Las Vegas Sun

April 17, 2024

j. patrick coolican:

Horsford would be a waste in Washington

Day 2 - 2011 Legislative Session

Sam Morris / Las Vegas Sun

Senate Majority Leader Steven Horsford talks to the media after a meeting of the Senate Revenue Committee on the second day of the 2011 legislative session Tuesday, February 8, 2011 in Carson City.

Click to enlarge photo

J. Patrick Coolican

I received an important news release Wednesday: “BERKLEY RECOGNIZES 100th ANNIVERSARY OF LAS VEGAS CHAMBER OF COMMERCE IN HOUSE FLOOR REMARKS.”

Later, another important item arrived from the ether:  Video of Rep. Shelley Berkley’s floor remarks had suddenly become available and ready for broadcast.

State Senate Majority Leader Steven Horsford: Welcome to your new life of inanity occasionally interrupted by frantic political fundraising.

Horsford will announce today he is running for Congress as a Democrat. Although the district lines haven’t been drawn yet, Horsford will likely be running in whatever district encompasses our urban core.

Horsford is bright, hardworking and capable, with a remarkable personal story.

His father was murdered, and he was forced to leave UNR after his first semester to care for younger siblings while his mother struggled with addiction. He is the head of the Culinary Training Academy, the management-labor partnership that prepares workers for their jobs on the Las Vegas Strip.
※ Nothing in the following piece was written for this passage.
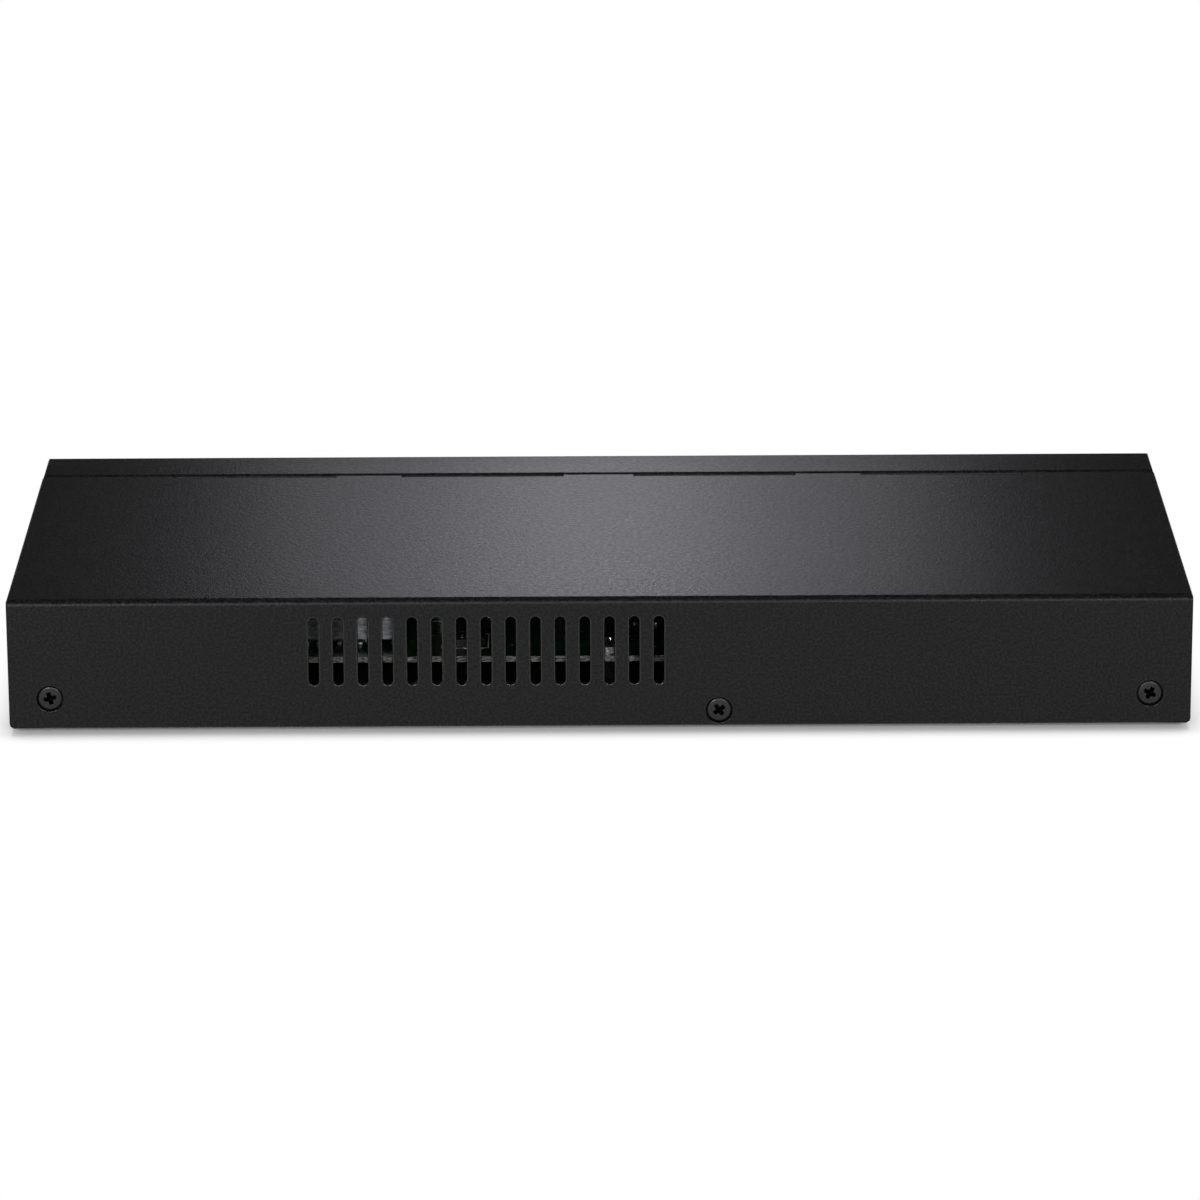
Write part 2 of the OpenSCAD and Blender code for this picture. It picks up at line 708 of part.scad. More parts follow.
// a moulded package: a box whose upper edges are chamfered
module package(x, y, w, d, h, chamfer = 0.3) {
    c = chamfer * sqrt(2);
    translate([x, y, deck_z]) difference() {
        span([-w / 2, -d / 2, 0], [w / 2, d / 2, h]);
        for (s = [-1, 1]) {
            translate([s * w / 2, 0, h]) rotate([0, 45, 0]) cube([c, d + 2 * cut, c], center = true);
            translate([0, s * d / 2, h]) rotate([45, 0, 0]) cube([w + 2 * cut, c, c], center = true);
        }
    }
}

// transformers stand behind the ports, one for each
module line_transformer(n) {
    b = n > ports_per_block ? 1 : 0;
    i = n - 1 - b * ports_per_block;
    color([0.1, 0.1, 0.1])
        package(block_x[b] + port_x(i), transformer_y, transformer_w, transformer_d, transformer_h, 0.5);
}

module switch_chip() {
    color([0.15, 0.15, 0.15]) package(chip_x, sink_y, chip_w, chip_w, chip_h, 0.2);
}

module thermal_tape() {
    color("lightblue") translate([chip_x, sink_y, deck_z + chip_h])
        span([-chip_w / 2 + 1, -chip_w / 2 + 1, 0], [chip_w / 2 - 1, chip_w / 2 - 1, tape_t]);
}

module heat_sink() {
    pitch = (sink_d - fin_t) / (fin_count - 1);
    color("lightgray") translate([chip_x, sink_y, deck_z + chip_h + tape_t]) {
        span([-sink_w / 2, -sink_d / 2, 0], [sink_w / 2, sink_d / 2, sink_base]);
        for (i = [0 : fin_count - 1])
            span([-sink_w / 2, -sink_d / 2 + i * pitch, sink_base - snug],
                [sink_w / 2, -sink_d / 2 + i * pitch + fin_t, sink_h]);
    }
}

module inlet_housing() {
    slot_half = 1.3;
    color([0.1, 0.1, 0.1]) difference() {
        deep(face_y, face_y + inlet_d)
            soft_rect([inlet_x - inlet_w / 2, deck_z], [inlet_x + inlet_w / 2, deck_z + inlet_h], 1.2,
                [0, 0, 1, 1]);
        bar_y(inlet_x, inlet_z, face_y - cut, face_y + barrel_d, barrel_r);
        // channel of the leaf spring, below the barrel
        span([inlet_x - slot_half, face_y + 1.5, inlet_z - barrel_r - 0.8],
            [inlet_x + slot_half, face_y + barrel_d, inlet_z]);
        // hole of the centre pin's root through the back wall
        bar_y(inlet_x, inlet_z, face_y + barrel_d - cut, face_y + inlet_d + cut, pin_root_r + snug);
    }
}

// centre pin: a chamfered tip, the free length in the barrel and a thicker root in the back wall
module inlet_pin() {
    free = barrel_d - pin_in;
    whole = inlet_d + 0.6 - pin_in;
    color("silver") translate([inlet_x, face_y + pin_in, inlet_z]) rotate([-90, 0, 0]) rotate_extrude()
        polygon([[0, 0], [pin_r - 0.3, 0], [pin_r, 0.3], [pin_r, free], [pin_root_r, free],
            [pin_root_r, whole], [0, whole]]);
}

// a leaf that lies in the channel, bows up towards the barrel and turns down to the board behind
module inlet_spring() {
    t = 0.3;
    z = inlet_z - barrel_r - 0.8 + snug;
    color("silver") across(inlet_x - 1.1, inlet_x + 1.1)
        polygon([[face_y + 1.7, z], [face_y + 5.2, z + 0.75], [face_y + barrel_d - 0.1, z],
            [face_y + barrel_d - 0.1, z + t], [face_y + 5.2, z + 0.75 + t], [face_y + 1.7, z + t]]);
}

module capacitor_can(n) {
    c = capacitors[n];
    color([0.1, 0.1, 0.1]) translate([c[0], c[1], deck_z + cap_foot_h]) rotate_extrude()
        polygon([[0, 0], [c[2] - 0.2, 0], [c[2], 0.4], [c[2], 1.2], [c[2] - 0.3, 1.6], [c[2], 2],
            [c[2], c[3] - cap_foot_h - 0.4], [c[2] - 0.4, c[3] - cap_foot_h], [0, c[3] - cap_foot_h]]);
}

module capacitor_foot(n) {
    c = capacitors[n];
    w = c[2] + 0.2;
    color([0.1, 0.1, 0.1]) translate([c[0], c[1], deck_z]) linear_extrude(cap_foot_h)
        polygon([[-w, -w], [w, -w], [w, w - 1.6], [w - 1.6, w], [1.6 - w, w], [-w, w - 1.6]]);
}

module power_inductor(n) {
    color([0.25, 0.25, 0.25]) translate([inductors[n][0], inductors[n][1], deck_z]) difference() {
        intersection() {
            span([-inductor_w / 2, -inductor_w / 2, 0], [inductor_w / 2, inductor_w / 2, inductor_h]);
            cylinder(r = inductor_w * 0.64, h = inductor_h);
        }
        // ring gap round the wound core
        translate([0, 0, inductor_h - 0.8]) difference() {
            cylinder(r = inductor_w * 0.42, h = cut + 0.8);
            translate([0, 0, -cut]) cylinder(r = inductor_w * 0.34, h = 3 * cut + 0.8);
        }
    }
}

module regulator_chip(n) {
    color([0.12, 0.12, 0.12]) package(regulators[n][0], regulators[n][1], 5, 4, 1.6, 0.3);
}

module crystal() {
    color("silver") translate([chip_x - 23.5, sink_y - 9, deck_z]) {
        linear_extrude(0.5) translate([0, -5.9]) stadium(5, 11.8);
        translate([0, 0, 0.4]) linear_extrude(3.2) translate([0, -5.2]) stadium(4, 10.4);
    }
}

module memory_chip() {
    color([0.12, 0.12, 0.12]) package(chip_x - 33, sink_y - 9, 5.2, 5.2, 1.8, 0.3);
}

module input_fuse() {
    color("goldenrod") package(board_left + 22, board_y0 + 20.5, 4.6, 3.3, 1.2, 0.1);
}

module input_choke() {
    color([0.2, 0.2, 0.22]) package(board_left + 14.5, board_y0 + 20.5, 7, 6, 4.6, 0.4);
}

module surge_diode() {
    color([0.12, 0.12, 0.12]) package(board_left + 30, board_y0 + 20.5, 4.4, 3.6, 2.3, 0.3);
}

module reset_switch_body() {
    s = reset_size;
    color([0.1, 0.1, 0.1]) difference() {
        span([reset_x - s[0] / 2 + frame_t + snug, reset_y0, deck_z],
            [reset_x + s[0] / 2 - frame_t - snug, reset_y0 + s[1] - frame_t - snug, deck_z + s[2]]);
        bar_y(reset_x, panel_z, reset_y0 - cut, reset_y0 + plunger_in + plunger_travel + 0.1,
            plunger_r + plunger_play);
    }
}

// a bent steel clip that holds the switch's body on three sides
module reset_switch_frame() {
    s = reset_size;
    color("silver") difference() {
        span([reset_x - s[0] / 2, reset_y0 + 0.4, deck_z],
            [reset_x + s[0] / 2, reset_y0 + s[1], deck_z + s[2] - 1]);
        span([reset_x - s[0] / 2 + frame_t, reset_y0 - cut, deck_z - cut],
            [reset_x + s[0] / 2 - frame_t, reset_y0 + s[1] - frame_t, deck_z + s[2] + cut]);
    }
}

module reset_plunger() {
    color("white") difference() {
        bar_y(reset_x, panel_z, plunger_tip_y, reset_y0 + plunger_in, plunger_r);
        bar_y(reset_x, panel_z, plunger_tip_y - cut, plunger_tip_y + 0.3, 0.6);
    }
}

module power_lamp_holder() {
    y0 = lamp_flange_y + 1.2;
    color([0.1, 0.1, 0.1]) difference() {
        span([lamp_x - 2.4, y0, deck_z], [lamp_x + 2.4, y0 + 6, panel_z + 2.4]);
        bar_y(lamp_x, panel_z, y0 - cut, y0 + 4.5, lamp_r + snug);
    }
}

// a 3 mm lamp: round nose in the panel's hole, flange, and body in the holder
module power_lamp() {
    y0 = front_y + 0.2;
    nose = lamp_flange_y - y0;
    flange_r = lamp_r + 0.35;
    color("palegreen") translate([lamp_x, y0, panel_z]) rotate([-90, 0, 0]) rotate_extrude()
        polygon([[0, 0], [lamp_r * 0.7, 0.15], [lamp_r, 0.8], [lamp_r, nose], [flange_r, nose],
            [flange_r, nose + 1], [lamp_r, nose + 1], [lamp_r, nose + 5], [0, nose + 5]]);
}

// one square pin of the test header, grown by the play of its hole
module header_pin(low, high, play) {
    h = header_pin_w / 2 + play;
    span([-h, -h, low], [h, h, high]);
}

module test_header() {
    color([0.1, 0.1, 0.1]) translate([header_x, header_y, deck_z]) difference() {
        span([-2 * header_pitch, -header_pitch / 2, 0], [2 * header_pitch, header_pitch / 2, header_pitch]);
        for (i = [-1.5 : 1.5]) translate([i * header_pitch, 0, 0]) header_pin(-cut, header_pitch + cut, snug);
    }
}

module test_header_pins() {
    color("gold") for (i = [-1.5 : 1.5]) translate([header_x + i * header_pitch, header_y, deck_z])
        header_pin(0, header_pin_h, 0);
}

base_tray();
top_cover();
cover_screws();
insulating_film();
rating_label();
foot(-1, -1);  // foot_front_left
foot(1, -1);  // foot_front_right
foot(-1, 1);  // foot_back_left
foot(1, 1);  // foot_back_right
board_standoffs();
board_screws();
main_board();
port_shield(0);  // port_shield_left
port_shield(1);  // port_shield_right
port_housing(0);  // port_housing_left
port_housing(1);  // port_housing_right
port_contacts(0);  // port_contacts_left
port_contacts(1);  // port_contacts_right
port_lights(0);  // port_lights_left
port_lights(1);  // port_lights_right
line_transformer(1);  // line_transformer_1
line_transformer(2);  // line_transformer_2
line_transformer(3);  // line_transformer_3
line_transformer(4);  // line_transformer_4
line_transformer(5);  // line_transformer_5
line_transformer(6);  // line_transformer_6
line_transformer(7);  // line_transformer_7
line_transformer(8);  // line_transformer_8
switch_chip();
thermal_tape();
heat_sink();
inlet_housing();
inlet_pin();
inlet_spring();
capacitor_can(0);  // capacitor_can_1
capacitor_can(1);  // capacitor_can_2
capacitor_can(2);  // capacitor_can_3
capacitor_foot(0);  // capacitor_foot_1
capacitor_foot(1);  // capacitor_foot_2
capacitor_foot(2);  // capacitor_foot_3
power_inductor(0);  // power_inductor_1
power_inductor(1);  // power_inductor_2
regulator_chip(0);  // regulator_chip_1
regulator_chip(1);  // regulator_chip_2
crystal();
memory_chip();
input_fuse();
input_choke();
surge_diode();
reset_switch_body();
reset_switch_frame();
reset_plunger();
power_lamp_holder();
power_lamp();
test_header();
test_header_pins();
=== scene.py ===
import math
import bmesh
import bpy
import numpy as np
from mathutils import Matrix, Vector


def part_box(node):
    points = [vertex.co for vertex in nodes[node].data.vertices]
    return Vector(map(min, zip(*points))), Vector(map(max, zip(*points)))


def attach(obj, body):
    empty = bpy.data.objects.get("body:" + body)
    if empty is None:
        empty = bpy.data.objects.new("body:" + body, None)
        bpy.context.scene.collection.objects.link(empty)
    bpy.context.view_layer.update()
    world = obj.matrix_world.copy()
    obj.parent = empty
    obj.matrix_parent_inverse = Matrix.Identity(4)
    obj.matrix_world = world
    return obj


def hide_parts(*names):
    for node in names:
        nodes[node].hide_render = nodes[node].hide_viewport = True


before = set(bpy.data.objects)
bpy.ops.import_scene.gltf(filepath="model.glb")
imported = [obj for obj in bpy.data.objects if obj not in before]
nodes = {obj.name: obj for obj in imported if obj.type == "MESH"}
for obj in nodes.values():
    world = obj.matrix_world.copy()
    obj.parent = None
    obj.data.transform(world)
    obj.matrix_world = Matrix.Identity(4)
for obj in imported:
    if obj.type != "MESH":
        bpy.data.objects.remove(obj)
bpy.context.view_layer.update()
mm = 0.001
print("frame loaded:", len(nodes), "CAD nodes")


def boxOf(node):
    # a CAD node's lowest and highest corners at rest, in millimetres
    return np.array(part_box(node)) / mm


def sizeOf(node):
    # a CAD node's width, depth and height
    low, high = boxOf(node)
    return high - low


def middleOf(node):
    # middle of a CAD node's underside
    low, high = boxOf(node)
    return np.array([(low[0] + high[0]) / 2, (low[1] + high[1]) / 2, low[2]])


def linear(hexText):
    # sRGB hex to linear RGBA: each channel through the sRGB curve's inverse
    parts = [int(hexText[i:i + 2], 16) / 255 for i in (1, 3, 5)]
    return [p / 12.92 if p <= 0.04045 else ((p + 0.055) / 1.055) ** 2.4 for p in parts] + [1.0]


def feed(tree, node, inputs):
    # fills a node's sockets: a number stays there, an output is linked, and a node stands for its first output
    for socket, value in inputs.items():
        if isinstance(value, bpy.types.Node):
            value = value.outputs[0]
        if isinstance(value, bpy.types.NodeSocket):
            tree.links.new(value, node.inputs[socket])
        else:
            node.inputs[socket].default_value = value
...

He has deep legislative experience and is known as collegial but tough.

In short, he’ll make probably make a fine congressman, which is why I wish he wouldn’t run. The real work must be done here, not in Washington.

I made the same argument two weeks ago when state Sen. Ruben Kihuen announced he was running for Congress, but I guess no one was listening. I’m like a freshman congressman in the minority party.

At least Horsford had a decent answer when I asked what he can do in Washington that he can’t do here.

“What I see in Washington is no action. Our gaming sector won’t recover until the national economy grows, and we need strong leaders focused on that.”

(Freeing ourselves from the fortunes of the national economy might be something to shoot for. But that will be accomplished by diversifying our economy  here.)

I asked him about the foreclosure problem, which continues to sweep through neighborhoods and will prevent any new housing construction here for years to come. As should be obvious from the federal government’s total failure on this issue, this is a difficult problem. And he had no real answer, other than putting people to work so they can pay their mortgages: “As we deal with that problem, and figure out ways to keep people in their homes and ways to prevent banks and corporations from taking advantage of middle-class families, while we’re doing that, we need to put people back to work.”

He pointed to his real-world experience at the training academy, which had a job fair recently; 300 showed up and 90 left with job offers.

Horsford, who backed then-Sen. Barack Obama early in 2007 and has friends in the White House, endorsed the president’s American Jobs Act, which would extend payroll tax cuts and introduce some new tax cuts, spend on infrastructure and prevent teacher layoffs.

He had some tough words for Republicans in Congress. He was a guest of Sen. Harry Reid during Obama’s recent address to Congress, and, Horsford says, “What I saw was a faction of those members of Congress — the conservative Tea Party faction — who are so focused on seeing this president fail, that they’re willing to see the rest of America lose. That’s not the America I know.”

(Tea Party members would say they just disagree with Obama about his policies, though there’s some factual basis for Horsford’s allegation: Sen. Mitch McConnell, the Republican leader, said his top priority is beating Obama. Though why shouldn’t it be?)

I didn’t mean to pick on Berkley earlier. Those speeches are part of the job. (Happy birthday, Chamber of Commerce — I sent a very nice set of golf clubs.)

And obviously it matters who controls Congress. Sometimes Congress gets stuff done.

For the most part, however, Washington is broken, mostly because of the godforsaken Senate filibuster, which forces Reid to get 60 votes out of 100 in the Senate just to start debate.

End the filibuster, and then I’d encourage our best and brightest, Republican and Democrat alike, to head to Washington to craft policy that will get America out of this slump.

Until then, I hate to see our finest young leaders waste their talents in such a wasteland while pressing needs at home go unmet.